Pawlicki’s research paper highlights the usage of funeral and pastoral elegies as a means of teaching, often a moral lesson. She is investigating the way Puritan elegies memorialized specific individuals, while at the same time reinforcing social, especially religious, values to the community and encouraged them to follow the deceased’s example. It reveals how memory can be used for communal values and comradery, and Pawlicki believes that memorials still follow this general dynamic today.

George Dalbo, a PhD candidate in social studies education, explains that the coursework influenced his approach to both his personal research and dissertation. His focus is on how faculty and students understand mass human rights violations, such as the Holocaust and genocide, and how those topics are presented across social science curriculums.

The course introduced a new cultural dimension to the way Dalbo thinks about archives. Now, he asks questions analyzing how curricula are created and the representation of Indigenous people under a Western lens. The United States Holocaust Memorial Museum, specifically the History Unfolded project, piqued Dalbo’s interest and became the focus of his research. The project asked middle and high school students to submit newspaper articles that covered aspects of the Holocaust from local newspapers to challenge the myth that Americans didn’t know about the Holocaust until after concentration camps liberation in 1945. He’s interested in studying the archive itself, the steps taken to create the archive, and how it ties back to the classroom. 

Continuing Collaboration

The class “enhanced my ability to assess my own research and provided the resources to ‘read against the grain,’” says Pawlicki. She appreciates the course for making her more aware of the pitfalls of common historian methodologies and more critical of information—including her own. She hopes people will think about how stories are curated, presented, and packaged. 

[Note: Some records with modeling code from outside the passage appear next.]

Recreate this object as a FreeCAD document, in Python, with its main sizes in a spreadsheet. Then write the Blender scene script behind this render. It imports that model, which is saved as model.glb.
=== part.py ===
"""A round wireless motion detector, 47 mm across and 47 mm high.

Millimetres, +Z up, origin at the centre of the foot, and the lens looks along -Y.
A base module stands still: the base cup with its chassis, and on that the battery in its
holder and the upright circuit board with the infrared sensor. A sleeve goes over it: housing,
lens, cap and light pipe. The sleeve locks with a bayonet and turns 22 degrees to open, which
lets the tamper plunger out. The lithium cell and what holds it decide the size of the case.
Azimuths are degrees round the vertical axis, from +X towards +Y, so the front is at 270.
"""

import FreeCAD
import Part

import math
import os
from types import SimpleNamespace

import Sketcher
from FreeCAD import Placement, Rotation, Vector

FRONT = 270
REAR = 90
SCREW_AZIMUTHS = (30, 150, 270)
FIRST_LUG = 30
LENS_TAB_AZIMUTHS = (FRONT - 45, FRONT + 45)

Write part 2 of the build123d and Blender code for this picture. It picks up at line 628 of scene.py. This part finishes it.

Despite meeting across three separate classrooms thousands of miles apart, students have connected with their cross-collegiate peers via video to discuss and share their knowledge. As the fall seminar wraps up, students are encouraged to submit their research papers investigating archives for a special research workshop to be held (pending funding) in Spring 2019 at the University of Minnesota. The conference will provide an opportunity for students to connect with international classmates and display their contributions to the research community.